O grande povoador

A história do negro no Brasil confunde-se e identifica-se com a formação da própria nação brasileira e acompanha a sua evolução histórica e social. Trazido como imigrante forçado e, mais do que isto, como escravo, o negro africano e os seus descendentes contribuíram com todos aqueles ingredientes que dinamizaram o trabalho durante quase quatro séculos de escravidão. Em todas as áreas do Brasil eles construíram a nossa economia em desenvolvimento, mas, por outro lado, foram sumariamente excluídos da divisão dessa riqueza.

Entretanto, não foi apenas pelo tarbalho que os negros contribuíram para que o Brasil chegasse a ser o que é atualmente. Na cultura que aqui se formava, eles replasmaram os seus padrões culturais de acordo com as necessidades que surgiam. Com isto se autopreservaram, em grande parte, da opressão do sistema escravista.

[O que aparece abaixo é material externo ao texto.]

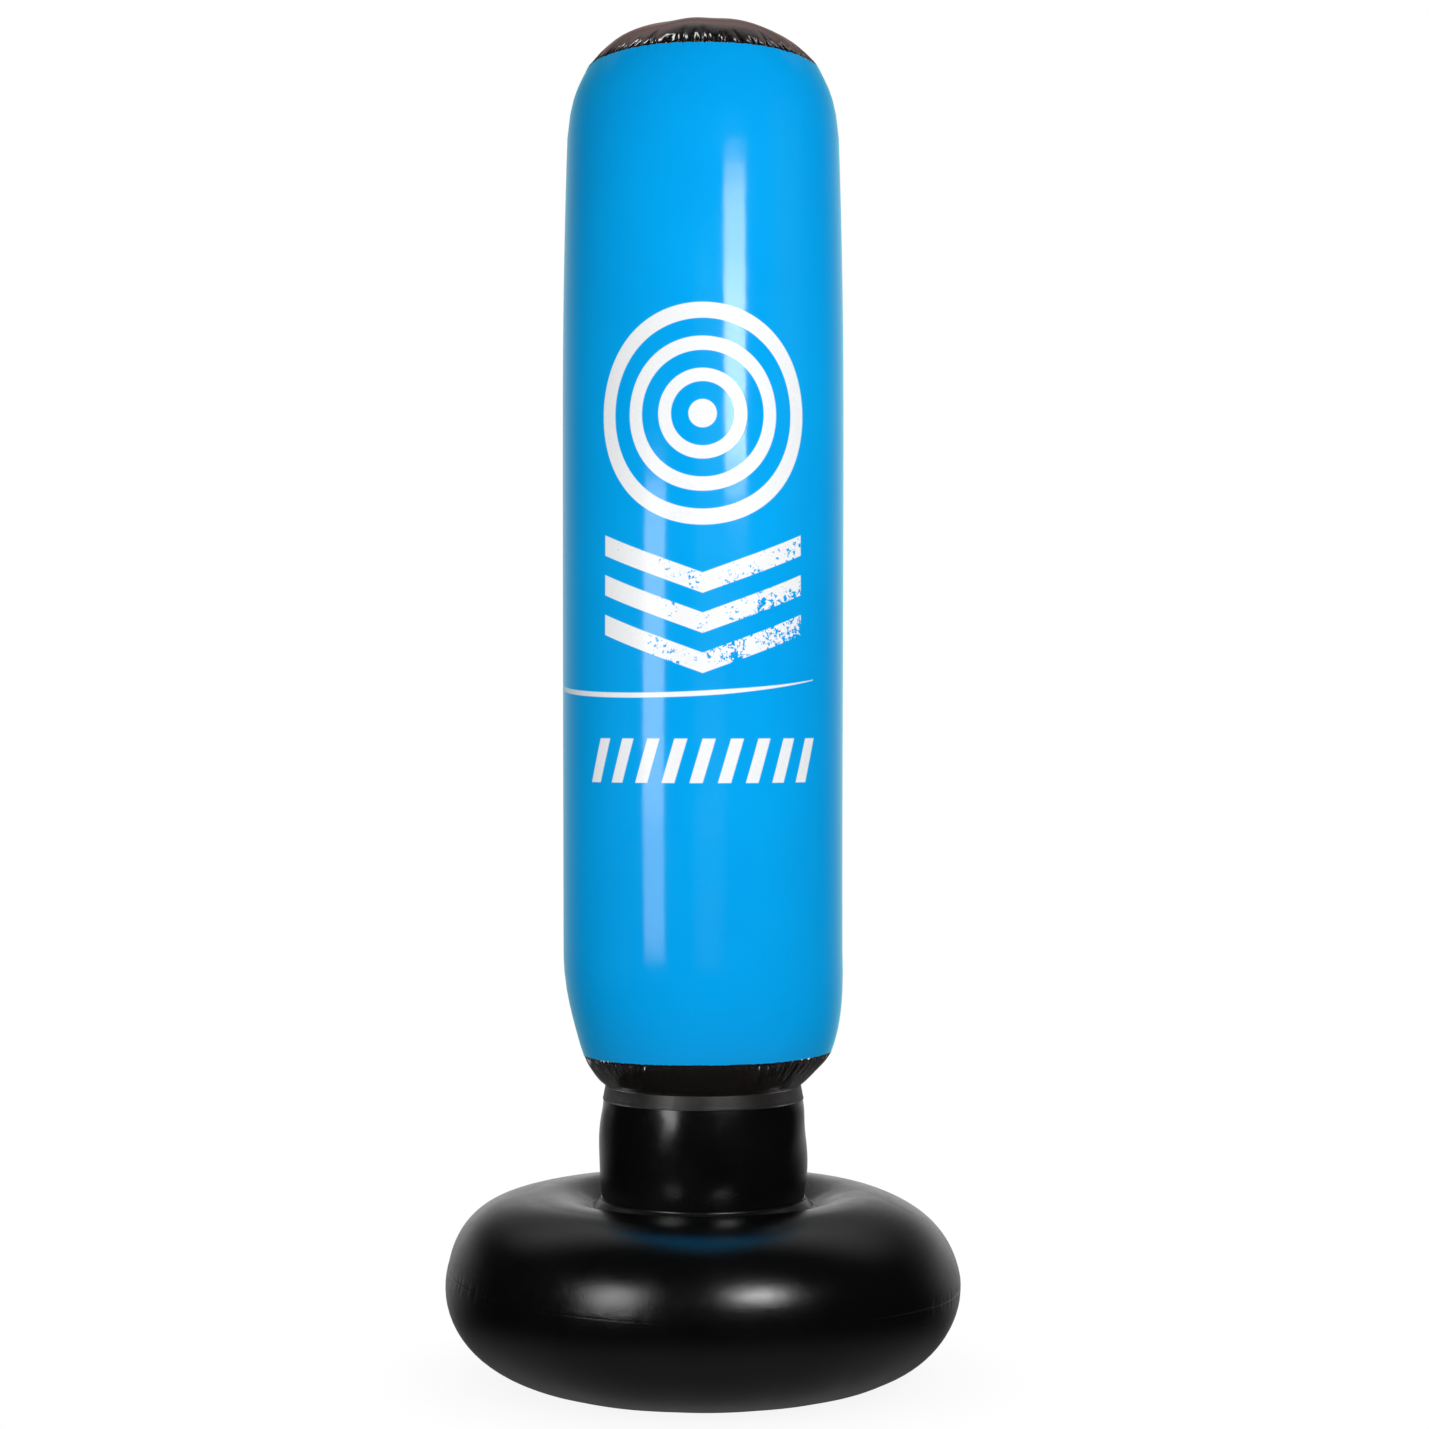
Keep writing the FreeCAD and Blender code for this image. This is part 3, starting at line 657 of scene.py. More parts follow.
def hem_skin():
    """The pressed collar where the neck is welded to the base, with a thin lip along its top."""
    outline = line(collar_point(0.0015, HEM_T), collar_point(COLLAR - 0.0002, HEM_T))
    total = lengths(outline)[-1]
    marks = rows_along(outline, coarse=0.0008, zones=[])
    ripple = waves(12, 40, size=0.00018, seed=29)

    def relief(turn, mark):
        lip = 0.0009 * fall(np.abs(mark - total + 0.0014) / 0.0013)
        dents = -0.6 * HEM_PUCKERS.depth_at(turn, total - mark) * fall((total - mark) / 0.012)
        return lip + (ripple(turn) + dents) * fall(mark / total) * 0.5 + 0.0002 * fall(mark / 0.002)

    return turned_shell("hem_skin", outline, marks, relief, columns=640, thickness=HEM_T - 0.0001)


# -------- base ring
def base_top_skin():
    """The ring's upper half, from the equator seam over the crown and up the collar."""
    outline, widest, crown = base_outline()
    total, over = lengths(outline)[-1], crown - widest
    zones = [(0, 0.003, 0.0008), (over - 0.018, over + 0.018, 0.0023), (total - widest - 0.019, total, 0.0022)]
    marks = widest + rows_along(outline[lengths(outline) >= widest], coarse=0.0068, zones=zones)
    swell, wrinkle = waves(2, 6, size=0.0009, seed=31), waves(9, 26, size=0.0004, seed=32)

    def relief(turn, mark):
        away = mark - widest
        free = np.sin(np.clip((away - 0.01) / (over - 0.03), 0, 1) * math.pi)
        valley = fall(np.abs(away - over - 0.04) / 0.02)
        fuller_left = 0.0014 - 0.0036 * np.cos(turn)
        slow = (swell(turn + away * 4) + fuller_left) * free + wrinkle(turn) * valley * 0.6
        smooth = off_fittings(turn, [BASE_VALVE_TURN, FILLER_TURN], CROWN[0], reach=0.04)
        return slow * smooth + seam_relief(turn, away)

    def shift(turn, mark):
        return equator_seam(turn, mark - widest)

    holes = [(crown_point(BASE_VALVE_TURN), VALVE_HOLE_R), (crown_point(FILLER_TURN), FILLER_HOLE_R)]
    return turned_shell("base_top_skin", outline, marks, relief, shift, seam_slide(widest), columns=700, holes=holes)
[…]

Esta história começa com a chegada das primeiras levas de escravos vindos da África. Isto se dá por volta de 1549, quando o primeiro contingente é desembarcado em São Vicente. D. João III concedeu autorização a fim de que cada colono importasse até 120 africanos para as suas propriedades. Muitos desses colonos, no entanto, protestaram contra o limite estabelecido pelo rei, pois desejavam importar um número bem superior. Por outro lado, alguns historiadores acham que bem antes dessa data já haviam entrado negros no Brasil. Afirmam mesmo que na nau Bretoa, para aqui enviada em 1511 por Fernando de Noronha, já se encontravam negros no seu bordo. Essa presença, como vemos, confunde-se com a formação da Colônia e, depois, do Império, chegando até os nossos dias.

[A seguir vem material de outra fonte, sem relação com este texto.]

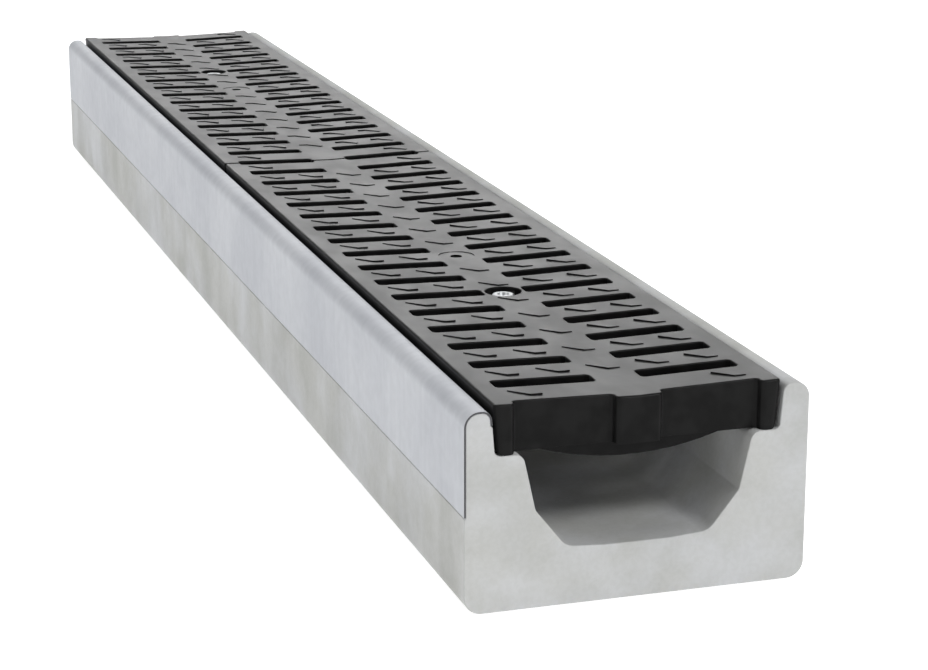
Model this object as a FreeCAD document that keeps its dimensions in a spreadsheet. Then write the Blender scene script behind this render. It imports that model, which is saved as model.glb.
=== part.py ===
"""A one metre surface drainage channel of cast fibre concrete with two slotted plastic gratings.

The channel runs along Y. X is across it and Z is up. The origin is on the ground under the
middle of the channel. All sizes are in millimetres.
"""
import FreeCAD, Part
import math
import os
from types import SimpleNamespace

import Sketcher

Vector = FreeCAD.Vector

DRIVING_SIZES = [
    # Cast channel
    ("channel_length", 1000.0, "end face to end face"),
    ("channel_width", 150.0, "outer side to outer side"),
    ("channel_height", 86.0, "ground to the tops of the walls"),
    ("duct_width", 100.0, "clear width just under the shelves"),
    ("duct_crease_width", 89.0, "clear width where the walls turn towards the floor"),
    ("duct_crease_level", 42.0, "height of that turn"),
    ("duct_floor_width", 62.6, "width of the floor before its corners are rounded"),
    ("duct_floor_level", 24.2, "thickness of the base under the middle of the floor"),
    ("duct_floor_fall", 1.2, "fall of the floor from its corners to the level strip"),
    ("duct_strip_width", 28.0, "level strip along the middle of the floor"),
    ("foot_radius", 7.5, "outer bottom corners"),
    ("wall_outer_radius", 6.5, "outer corners of the wall tops"),
    ("wall_inner_radius", 4.3, "inner corners of the wall tops"),
    ("rebate_foot_radius", 2.5, "corner between a shelf and its rebate wall"),
    ("shelf_edge_radius", 4.5, "inner edge of a shelf"),
    ("crease_radius", 12.0, "turn of the duct wall"),
    ("floor_corner_radius", 8.0, "corner between duct wall and floor"),
    # Steel rail on the left wall
    ("rail_thickness", 0.8, "sheet thickness"),
    ("rail_skirt", 44.0, "drop of the sheet down the outer side"),
    ("rail_lip", 2.0, "straight drop of the sheet past the inner corner"),
    ("rail_seam", 0.5, "open joint under both lower edges of the sheet"),
    ("claw_count", 5.0, "anchor claws along the rail"),
    ("claw_width", 30.0, "along the channel"),
    ("claw_reach", 8.0, "into the concrete"),
    # Gratings
    ("grate_width", 125.0, "across the top"),
    ("grate_foot_width", 121.5, "across the seat"),
    ("grate_depth", 21.5, "seat to top edge"),
    ("grate_proud", 2.0, "top edge above the walls of the channel"),
    ("grate_dish", 1.5, "fall of the top towards the centre line"),
    ("grate_clearance", 1.2, "gap between a grating and the rebate walls"),
    ("grate_joint", 0.6, "gap between the two gratings, and twice the gap at each end"),
    ("grate_edge_radius", 1.2, "top and upright edges"),
    ("grate_seat_radius", 3.0, "lower long edges"),
    ("deck_thickness", 6.0, "deck at the centre line"),
    ("side_wall", 6.0, "long walls of the grating"),
    ("end_wall", 4.0, "wall behind an end recess"),
    ("cross_rib", 6.0, "arched rib under each bar"),
    ("belly_depth", 8.5, "reach of the arched ribs below the seat"),
    ("belly_clearance", 4.0, "gap between the arched ribs and the duct walls"),
    # Slots and anti-slip marks
    ("slot_pitches", 17.0, "slot pitches in one grating"),
    ("slot_width", 10.0, "along the channel"),
    ("slot_length", 43.2, "across the channel"),
    ("slot_corner", 1.2, "cut corners of a slot"),
    ("centre_strip", 20.4, "bare strip between the two rows of slots"),
    ("mark_spacing", 22.3, "columns of marks across the grating"),
    ("mark_slant", 7.6, "slanted run of a mark, across and along"),
    ("mark_tail", 5.2, "straight end of a mark"),
    ("mark_width", 1.8, "width of the raised line"),
    ("mark_height", 0.6, "relief of the raised line"),
    # Bolt and its seat
    ("bolt_slot_index", 6.0, "slot row that the bolt is in, from the channel end"),
    ("bolt_diameter", 6.0, "shank"),
    ("bolt_head_width", 10.0, "across flats"),
    ("bolt_head_height", 4.0, "seat to top"),
    ("bolt_head_sink", 0.5, "head top below the deck"),
    ("bolt_tail", 3.0, "reach of the bolt past its nut"),
    ("bolt_recess_radius", 8.5, "round pocket around the head"),
    ("bolt_hole_clearance", 0.5, "radial gap of the bolt in the grating"),
    ("boss_width", 20.0, "square boss under the pocket"),
    ("boss_floor", 10.0, "material under the head"),
    # Locking bar in the channel
    ("bar_bite", 2.0, "reach of each end of the bar past the clear width of the duct"),
    ("bar_width", 24.0, "along the channel"),
    ("bar_thickness", 4.0, "plate"),
    ("bar_corner", 4.0, "cut corners of the plate"),
    ("bar_headroom", 4.0, "gap between the bar and the arched ribs"),
    ("nut_width", 10.0, "welded nut under the plate, across flats"),
    ("nut_depth", 5.0, "height of the nut"),
    ("thread_clearance", 0.05, "radial gap between bolt and nut"),
    ("pocket_end_gap", 2.0, "room past each end of the bar"),
    ("pocket_side_gap", 4.0, "room beside the bar"),
    ("pocket_floor_gap", 4.0, "room under the bar"),
]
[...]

A consolidação da economia colonial intensificou o tráfico de africanos para o Brasil, especialmente para o Nordeste, onde um tipo de agroindústria se concentrou e floresceu com o cultivo da cana-de-açúcar.

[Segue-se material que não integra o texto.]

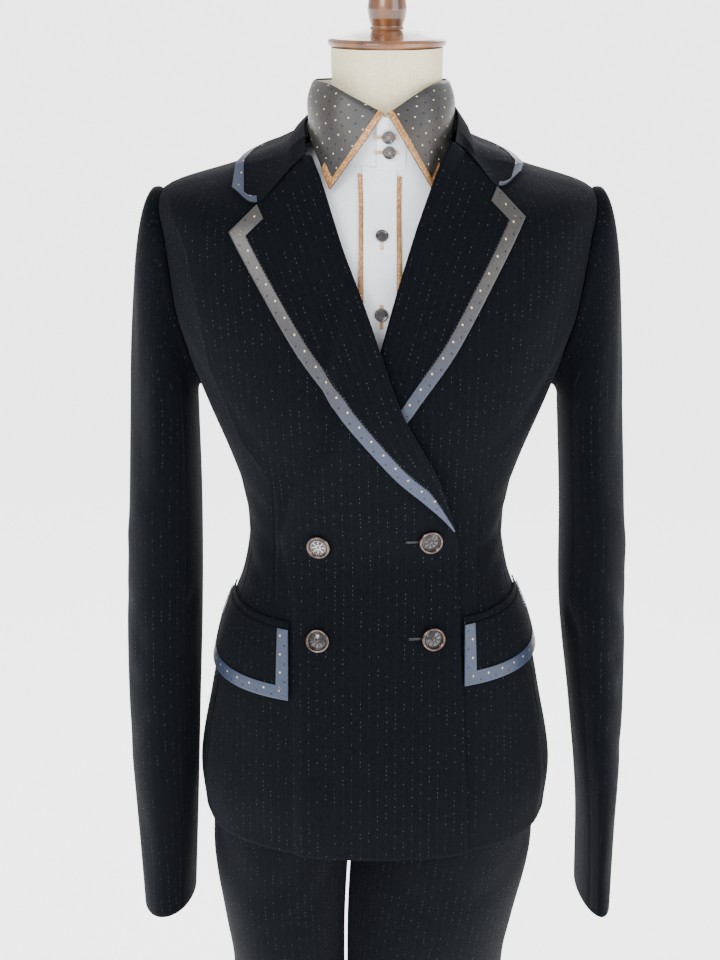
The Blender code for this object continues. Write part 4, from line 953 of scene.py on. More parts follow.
@dataclass
class Wardrobe:
    """Every finish of the part, made once."""

    suiting: Material = made(Suiting())
    # the trim satin is painted slate on faces turned up or aside as painted sheen; the lapel satin is not
    satin: Material = made(DottedSatin())
    lapel_satin: Material = made(DottedSatin(turned=False, name="lapel_satin"))
    lattice: Material = made(LatticeSatin())
    shirting: Material = made(Weave("shirting", (0.66, 0.69, 0.745), (0.76, 0.785, 0.83), 1400.0, 0.00005,
                                    0.72))
    tape: Material = made(GlitterTape())
    linen: Material = made(Weave("form_linen", (0.60, 0.525, 0.345), (0.72, 0.645, 0.450), 700.0, 0.00018,
                                 0.88))
    wood: Material = made(Varnished("varnished_wood"))
    board: Material = made(Varnished("varnished_board", stretch=(0.25, 1.4, 1.0)))
    rim: Material = made(Polished("copper_gunmetal", (0.072, 0.052, 0.046), (0.130, 0.096, 0.086), 0.16, 1.0))
    # a lit copy of the dark relief: the first jacket button's rosette and beads are painted bright as a
    # painted highlight
    pewter: Material = made(Polished("bright_pewter", (0.42, 0.41, 0.40), (0.56, 0.55, 0.54), 0.20, 1.0))
    relief: Material = made(Polished("dark_relief", (0.040, 0.037, 0.036), (0.080, 0.074, 0.072), 0.24, 1.0))
    enamel: Material = made(Polished("black_enamel", (0.006, 0.006, 0.008), (0.012, 0.012, 0.015), 0.18, 0.0,
                                     0.5))
    smoke: Material = made(Polished("smoked_shell", (0.006, 0.005, 0.006), (0.040, 0.035, 0.040), 0.12, 0.25,
                                    0.8, 220.0))
    tan: Material = made(Twist("tan_thread", (0.50, 0.30, 0.13), (0.68, 0.46, 0.25)))
    black: Material = made(Twist("black_thread", (0.004, 0.004, 0.006), (0.016, 0.016, 0.020)))


def off_neck(point: Grid) -> Grid:
    """The level direction from the neck's middle line to a point."""
    return unit(point - np.array((NECK_X, 0.0, point[2])))


# ---- the suit's cut ------------------------------------------------------------------------------
SEAM_TURN = 0.085        # the space left at a seam of the jacket, as a turn
CLOTH = 0.0020           # thickness of the suiting
FINE = 0.0012            # thickness of the shirting
LEAF = 0.0016            # thickness of a lapel, a flap or the jacket collar
BAND = 0.0010            # thickness of a satin band or a tape
LAID = 0.00016           # the space under a band that lies on its leaf
SEAM = 0.0003            # the space left between neighbours
NECK_X = 0.0035          # the collars' middle line, a little to the wearer's left

JACKET = Rings((
    (0.1650, 0.790, 0.129, 0.790, 0.132, 0.790, 0.000),   # hem
    (0.1685, 0.840, 0.130, 0.840, 0.134, 0.840, 0.000),   # seat
    (0.1570, 0.906, 0.125, 0.906, 0.126, 0.906, 0.000),   # hip
    (0.1430, 0.975, 0.116, 0.975, 0.111, 0.975, 0.000),   # pocket
    (0.1235, 1.030, 0.107, 1.030, 0.094, 1.030, 0.000),   # above the pocket
    (0.1180, 1.080, 0.103, 1.080, 0.086, 1.080, 0.000),   # waist
    (0.1290, 1.135, 0.112, 1.135, 0.092, 1.135, 0.000),   # ribs
    (0.1560, 1.205, 0.126, 1.205, 0.104, 1.205, 0.000),   # armpit
    (0.1850, 1.285, 0.121, 1.268, 0.110, 1.285, 0.000),   # chest
    (0.1940, 1.345, 0.109, 1.318, 0.106, 1.345, 0.001),   # upper chest
    (0.1880, 1.383, 0.099, 1.345, 0.098, 1.380, 0.001),   # shoulder tip
    (0.1300, 1.401, 0.088, 1.366, 0.084, 1.415, 0.002),   # mid shoulder
    (0.0760, 1.421, 0.080, 1.384, 0.071, 1.443, 0.003),   # neck seam
))
FORM = Rings((
    (0.1340, 0.860, 0.098, 0.860, 0.102, 0.860, 0.000),   # lower end
    (0.1400, 0.900, 0.102, 0.900, 0.107, 0.900, 0.000),   # hip
    (0.1270, 0.985, 0.094, 0.985, 0.092, 0.985, 0.000),   # high hip
    (0.1020, 1.070, 0.084, 1.070, 0.069, 1.070, 0.000),   # waist
    (0.1080, 1.125, 0.092, 1.125, 0.074, 1.125, 0.000),   # ribs
    (0.1320, 1.200, 0.107, 1.200, 0.084, 1.200, 0.000),   # bust
    (0.1560, 1.280, 0.101, 1.265, 0.088, 1.280, 0.000),   # chest
    (0.1680, 1.370, 0.086, 1.333, 0.078, 1.364, 0.001),   # shoulder
    (0.1120, 1.400, 0.072, 1.362, 0.064, 1.402, 0.003),   # mid shoulder
    (0.0640, 1.416, 0.059, 1.388, 0.054, 1.430, 0.006),   # foot of the neck
    (0.0485, 1.442, 0.049, 1.440, 0.048, 1.448, 0.0085),  # neck
    (0.0480, 1.503, 0.048, 1.503, 0.048, 1.503, 0.0085),  # top of the neck
))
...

O negro nessa fase é o grande povoador, aquele que chega em ondas sucessivas para preencher os vastos espaços geográficos desocupados. Enquanto o Reino vinha para a aventura da colonização pensando em um breve regresso, deixando, muitas vezes, a família em Portugal, o negro africano sabia que a sua viagem era definitiva e que as possibilidades de voltar não existiam.

O negro dinamiza demograficamente o Brasil

O primeiro (o branco) ou se instalava no comércio, ou lutava para conseguir cartas de sesmaria, terras, finalmente para iniciar suas atividades na agricultura. E para a concessão de sesmarias exigia-se a posse de escravos. Um cronista da época dirá, por isto, que os escravos negros eram as mãos e os pés do Brasil.

Com o deslocamento do eixo econômico da Colônia para o Nordeste, para lá também se concentra o fluxo demográfico de negros vindos da África. Para avaliarmos o crescimento da Colônia com essa entrada permanente de africanos, basta dizer que em 1586 as estimativas davam uma população de cerca de 57000 habitantes – e deste total 25000 eram brancos, 18000 índios e 14000 negros. Segundo cálculo de Santa Apolônia, em 1798, para uma população de 3250000 habitantes, habia um total de 1582000 escravos, dos quais 221000 pardos e 1361000 negros, sem contarmos os negros libertos, que ascendiam a 406000.

Prosseguindo a chegada de africanos, aumentava o seu peso demográfico no total da população brasileira. Para o biênio 1817-1818, as estimativas de Veloso de Oliveira davam, para um total de 3817000 habitantes, a cifra de 1930000 escravos, dos quais 202000 pardos e 1361000 negros. Havia, também, uma população de negros e pardos livres que chegava a 585000. No século XVIII, o qual, segundo o historiador Pandiá Calógeras, foi o de maior importação de africanos, a média teria chegado a 55000 entrados anualmente. Essa massa populacional negro-africana, embora concentrando-se especialmente na região nordestina, se espraiará, em maior ou menor quantidade, por todo o terriório nacional.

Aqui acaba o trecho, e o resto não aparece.